Como era gostoso o meu alemão

Jorge Coli
especial para a Folha

Não importa que as índias e índios, no "Hans Staden", de Luiz Antonio Pereira, pareçam ter saído da calçada de Ipanema. O aspecto físico nada aborígine é absorvido pelo tom justo que o filme encontrou. O diretor disse que "Hans Staden" segue com fidelidade a narrativa do viajante alemão, buscando gestos e adornos corporais exatos, reconstituindo, com autenticidade, a língua dos índios, tal como era falada naqueles tempos remotos. Apenas, autenticidade e exatidão, em arte, não podem ser levadas a sério como os instrumentos de uma verdade histórica, daquilo que "realmente" era ou aconteceu. Autenticidade e exatidão servem para definir os limites de um jogo rigoroso instaurado pelo artista, parâmetros que conduzem e estimulam a invenção criadora. No caso de "Hans Staden", o jogo deu certo. Pela reconstituição, chegou-se à outra verdade. Luiz Antonio Pereira atingiu o cerne daquelas aventuras. Tudo é filtrado pelas relações angustiadas do prisioneiro, ao negociar com os índios, dia a dia, sua própria sobrevivência. A câmara capta a natureza imensa, úmida, sombria, os verdes saturados pelas brumas. Os selvagens, de pele escura, integram-se nela como habitantes naturais que são. Staden, nu como um verme, branquíssimo germânico, é ali um corpo estrangeiro e frágil. O olhar do cineasta sabe fazê-lo vulnerável. O Brasil de Staden e do filme não é um paraíso acolhedor. É um confronto difícil entre culturas, na singularidade dos sentimentos.

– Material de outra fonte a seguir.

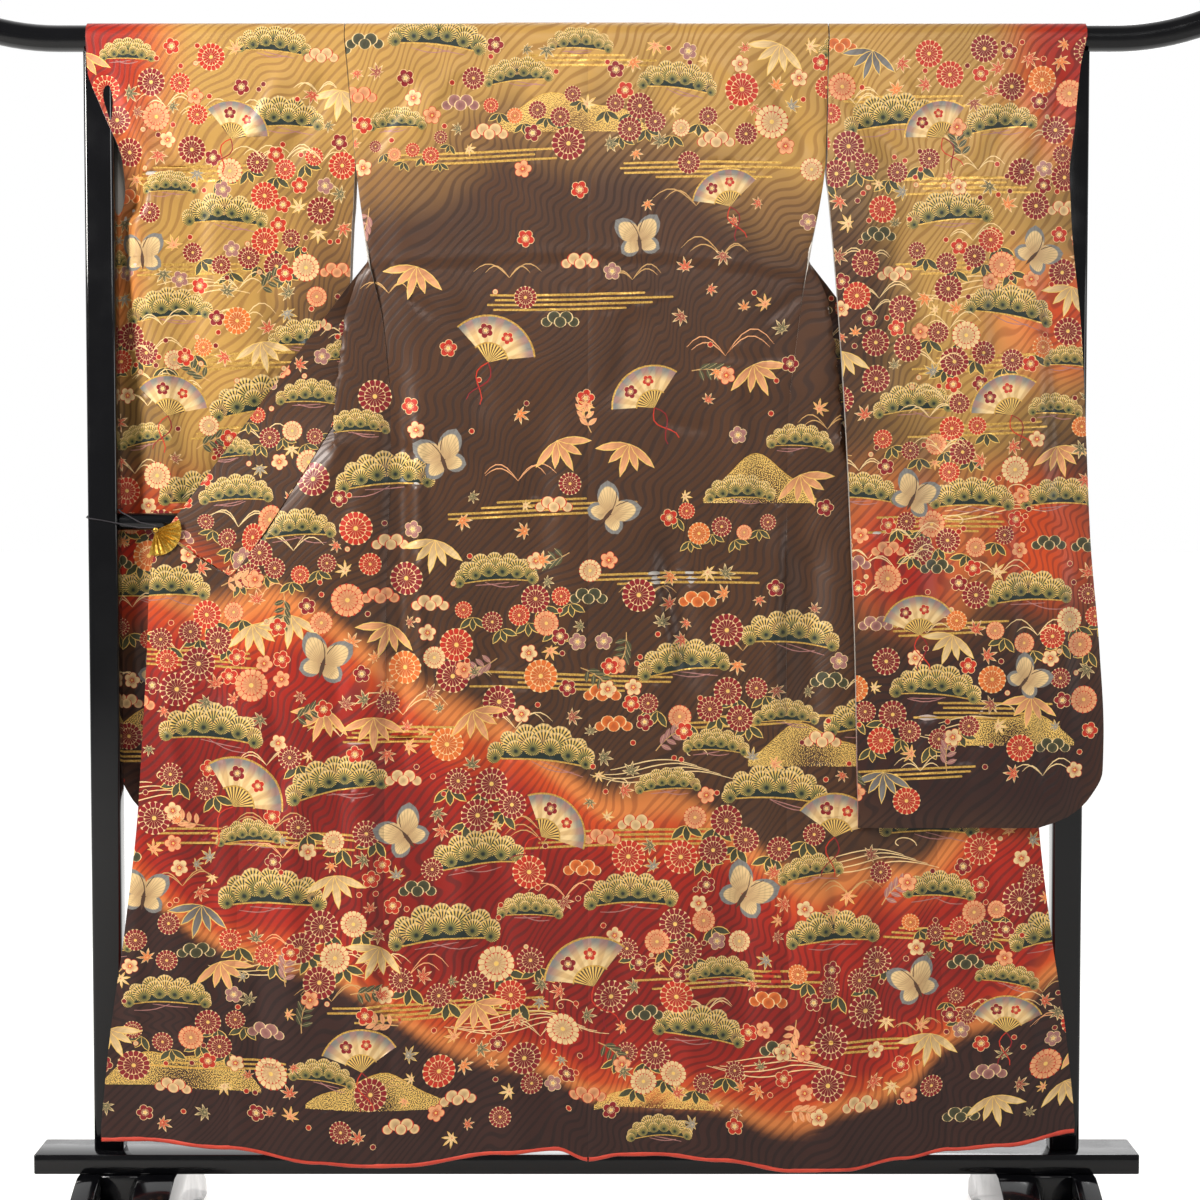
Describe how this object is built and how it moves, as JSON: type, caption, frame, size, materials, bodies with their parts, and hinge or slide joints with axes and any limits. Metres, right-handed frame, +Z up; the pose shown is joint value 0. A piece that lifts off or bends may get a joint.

Antropofagia - A comparação do filme "Hans Staden" com "Como Era Gostoso o Meu Francês", de Nélson Pereira dos Santos, torna-se inevitável por várias razões. Este observava os acontecimentos com certa neutralidade fria e um pouco distante. "Staden", ao contrário, deixa sempre presente a humanidade contraditória dos personagens. Nunca a esvazia pela análise, nunca a reduz pelo gesto mais exaltado ou heróico. Ao tratar seus personagens de perto, que se adivinham e se enfrentam, "Staden" lembra "A Descoberta do Brasil", de Humberto Mauro. Ambos exploram bastante uma atmosfera confinada, aproximando os seres, reforçando laços invisíveis. "Hans Staden", felizmente, não possui nada de didático. Mas deveria ser mostrado nas escolas: ele permite intuições muito diversas e nada simplificadas, que ajudam a aguçar a percepção sobre aqueles tempos primeiros da colonização no Brasil.

Gogó - Depois do volume consagrado à "Ópera na França", Lauro Machado Coelho lança "A Ópera Barroca Italiana". É uma empreitada de fôlego, não muito comum nestas nossas paragens: 14 tomos previstos no total, concentrando, de maneira séria e sintética, informações essenciais sobre a história do gênero. O autor não pretende discutir as classificações mais tradicionais, por geografia ou estilo; ao contrário, reforça-as, oferecendo um percurso muito claro, traçado por uma evidente paixão. Ao lado dos nomes maiores, são incorporadas muitas menções a compositores menos conhecidos. Como tudo isso é vazado numa escrita clara e tranquila, o resultado são livros de referência fundamentados, que se lêem com prazer.

Home - Um crítico francês, nos "Cahiers du Cinéma", escreveu que, com os DVD, há o risco de se acabar gostando de um filme ruim por causa das imagens: de fato, elas possuem uma beleza cristalina. As fitas de vídeo são um Ersatz pobre e efêmero do cinema. Com o DVD, recuperam-se nuanças no branco e preto, a vivacidade no colorido. Outro crítico diz: "O DVD faz avançar nossa relação com o filme como a reprodução em cores o fez para a pintura", permitindo exame de detalhe em recortes precisos. Pode-se navegar no interior de um filme, escolhendo cenas favoritas, de um modo bastante "interativo", como na leitura da "Rayuela", de Cortázar.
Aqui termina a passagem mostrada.